##### PROVIDED MATERIAL

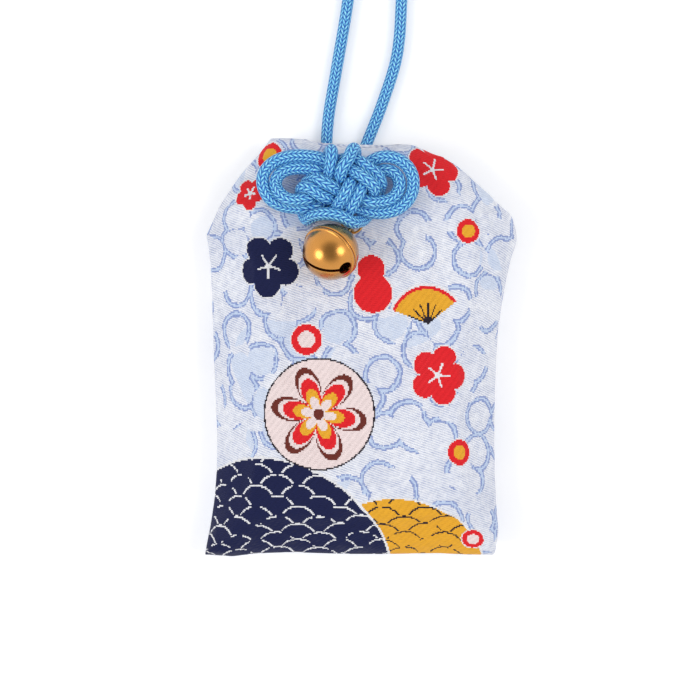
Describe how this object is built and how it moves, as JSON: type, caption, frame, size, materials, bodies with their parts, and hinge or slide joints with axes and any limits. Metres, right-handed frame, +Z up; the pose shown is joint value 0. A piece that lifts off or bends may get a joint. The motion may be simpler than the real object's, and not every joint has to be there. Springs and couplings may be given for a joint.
{
  "type": "omamori charm",
  "caption": "Flat padded brocade charm pouch with a double ear knot tied in braided cord, a small crotal bell and a long cord loop.",
  "frame": {"origin": "middle of the pouch seen from the front, at the surface it lies on", "axes": "+X to the right of the pouch's front, +Y towards the mouth and the cord's loop, +Z up out of the front"},
  "size_m": [0.0552, 0.1774, 0.0201],
  "materials": {
    "brocade": "woven satin brocade",
    "lining_cloth": "matt interlining",
    "wadding": "matt fibre",
    "card": "matt card",
    "paper": "matt paper",
    "tablet_wood": "plain planed wood",
    "braid": "satin braided cord",
    "bell_brass": "polished",
    "ring_brass": "polished wire",
    "pellet_iron": "plain"
  },
  "bodies": {
    "pouch": {"pouch_front": "brocade", "pouch_back": "brocade", "seam_bottom": "brocade", "seam_right": "brocade", "seam_left": "brocade", "mouth_tuck": "brocade", "lining_front": "lining_cloth", "lining_back": "lining_cloth", "padding_front": "wadding", "padding_back": "wadding", "stiffener_card": "card", "paper_wrap_front": "paper", "paper_wrap_back": "paper", "charm_tablet": "tablet_wood", "front_knot": "braid", "cord_left": "braid", "cord_right": "braid", "end_knot": "braid", "tail_left": "braid", "tail_right": "braid", "jump_ring": "ring_brass"},
    "bell": {"bell_crown": "bell_brass", "bell_jaw": "bell_brass", "bell_bail": "ring_brass"},
    "pellet": {"bell_pellet": "pellet_iron"}
  },
  "joints": [
    {"name": "bell_swing", "type": "hinge", "parent": "pouch", "child": "bell", "pos_m": [-0.00186, 0.02019, 0.01108], "axis": [0, 0, 1], "range_deg": [-8, 45]},
    {"name": "pellet_roll", "type": "hinge", "parent": "bell", "child": "pellet", "pos_m": [-0.0053, 0.01666, 0.01508], "axis": [1, 0, 0], "continuous": true}
  ]
}
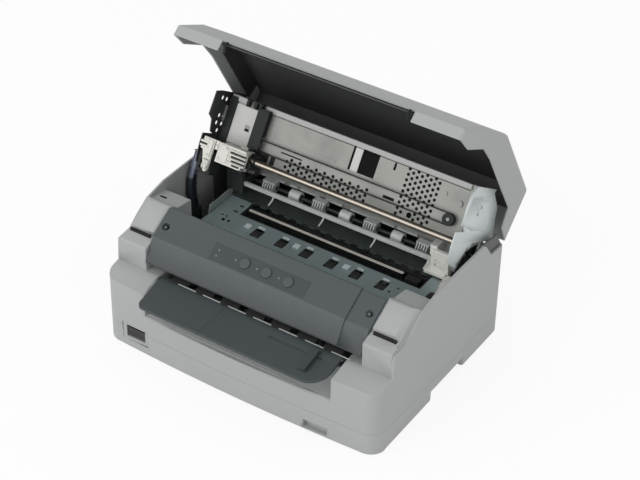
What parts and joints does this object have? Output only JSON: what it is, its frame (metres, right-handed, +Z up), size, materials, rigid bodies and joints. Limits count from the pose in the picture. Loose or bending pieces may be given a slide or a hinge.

##########

▶ [PROBLEM REQUIREMENTS]:
Write out every entry above, word for word.

▶ [ANSWER TO THIS EXERCISE]:
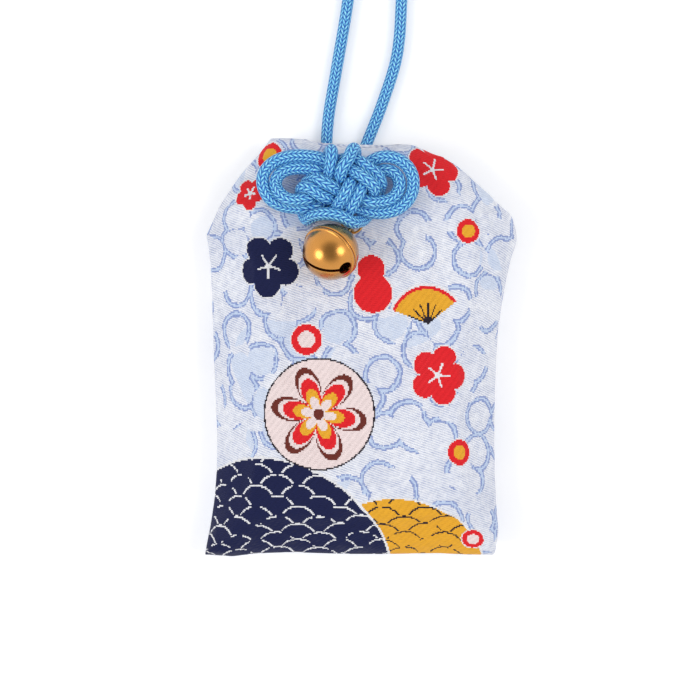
Describe how this object is built and how it moves, as JSON: type, caption, frame, size, materials, bodies with their parts, and hinge or slide joints with axes and any limits. Metres, right-handed frame, +Z up; the pose shown is joint value 0. A piece that lifts off or bends may get a joint. The motion may be simpler than the real object's, and not every joint has to be there. Springs and couplings may be given for a joint.
{
  "type": "omamori charm",
  "caption": "Flat padded brocade charm pouch with a double ear knot tied in braided cord, a small crotal bell and a long cord loop.",
  "frame": {"origin": "middle of the pouch seen from the front, at the surface it lies on", "axes": "+X to the right of the pouch's front, +Y towards the mouth and the cord's loop, +Z up out of the front"},
  "size_m": [0.0552, 0.1774, 0.0201],
  "materials": {
    "brocade": "woven satin brocade",
    "lining_cloth": "matt interlining",
    "wadding": "matt fibre",
    "card": "matt card",
    "paper": "matt paper",
    "tablet_wood": "plain planed wood",
    "braid": "satin braided cord",
    "bell_brass": "polished",
    "ring_brass": "polished wire",
    "pellet_iron": "plain"
  },
  "bodies": {
    "pouch": {"pouch_front": "brocade", "pouch_back": "brocade", "seam_bottom": "brocade", "seam_right": "brocade", "seam_left": "brocade", "mouth_tuck": "brocade", "lining_front": "lining_cloth", "lining_back": "lining_cloth", "padding_front": "wadding", "padding_back": "wadding", "stiffener_card": "card", "paper_wrap_front": "paper", "paper_wrap_back": "paper", "charm_tablet": "tablet_wood", "front_knot": "braid", "cord_left": "braid", "cord_right": "braid", "end_knot": "braid", "tail_left": "braid", "tail_right": "braid", "jump_ring": "ring_brass"},
    "bell": {"bell_crown": "bell_brass", "bell_jaw": "bell_brass", "bell_bail": "ring_brass"},
    "pellet": {"bell_pellet": "pellet_iron"}
  },
  "joints": [
    {"name": "bell_swing", "type": "hinge", "parent": "pouch", "child": "bell", "pos_m": [-0.00186, 0.02019, 0.01108], "axis": [0, 0, 1], "range_deg": [-8, 45]},
    {"name": "pellet_roll", "type": "hinge", "parent": "bell", "child": "pellet", "pos_m": [-0.0053, 0.01666, 0.01508], "axis": [1, 0, 0], "continuous": true}
  ]
}
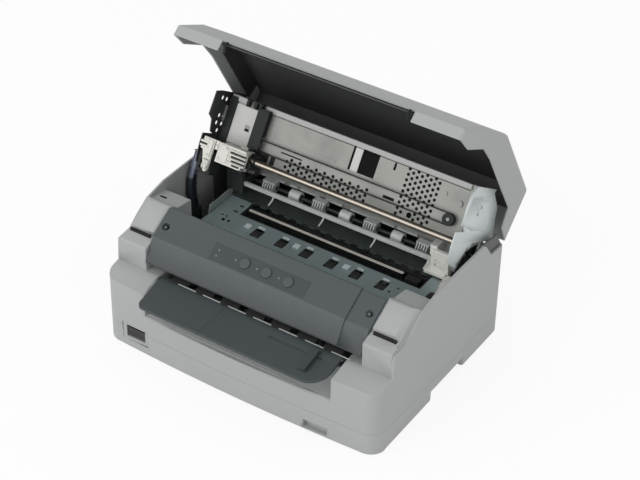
What parts and joints does this object have? Output only JSON: what it is, its frame (metres, right-handed, +Z up), size, materials, rigid bodies and joints. Limits count from the pose in the picture. Loose or bending pieces may be given a slide or a hinge.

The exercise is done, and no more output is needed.